With time, these checks become a quiet habit that speeds up comprehension.

Reference Table Of Linear Meaning Signals

This table gathers quick markers you can use in notes or lesson plans.

Signal What It Suggests Prompt For Practice
Early subject The actor is clear right away Who is doing the action?
Main verb position The direction of meaning becomes clear What happened or changed?
Comma before a clause A pause or shift is coming Where is the main clause?
Scope words A limit is being set What does only modify?
Pronoun reference You need to link back to a noun Who does it refer to?
Relative clause start Extra detail is inserted Read the main clause first.
Passive marker The agent may appear later Who did the action?

Connecting Linear Meaning To Other Meaning Layers

Linear meaning works alongside lexical meaning and grammar-based sentence meaning. It often comes before pragmatic meaning, which relies on situation and shared knowledge.

If you want a quick everyday anchor for the word “linear,” the Oxford Learner’s Dictionaries entry for “linear” pairs well with classroom explanations.

If you want a short academic starting point about meaning in language, the Britannica article on semantics gives a helpful wider view of how linguists label meaning types.
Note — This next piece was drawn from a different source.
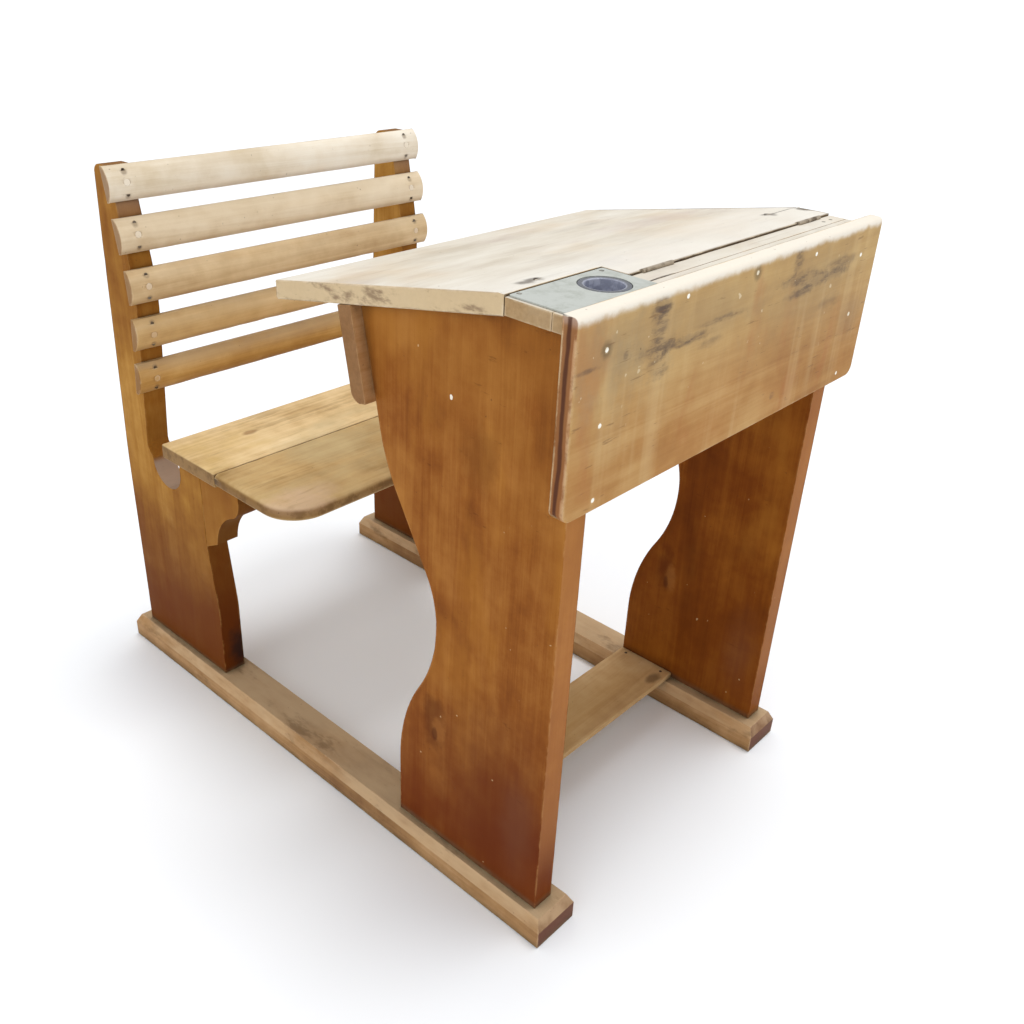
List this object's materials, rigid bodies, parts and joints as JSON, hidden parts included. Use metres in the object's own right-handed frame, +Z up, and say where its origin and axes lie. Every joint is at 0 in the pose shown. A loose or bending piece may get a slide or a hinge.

Practice Paragraph You Can Reuse

Use this short paragraph for quick drills.

The students in the back row finished the quiz early, but the group near the door asked for five more minutes.

  • Identify each subject group.
  • Mark the main verbs.
  • Pause after each verb and restate the meaning to that point.
  • Notice how the contrast word “but” changes expectations mid-sentence.

Final Takeaway For Study And Writing

Linear meaning in english gives you a reliable first reading built from word order and grammar. When you learn to spot where that first reading forms and where it needs revision, you read with more control and write with clearer flow.

Practice stepwise paraphrase, expand sentences in small steps, and pay attention to limit words. This concept will soon feel like a practical reading skill, not just a textbook term.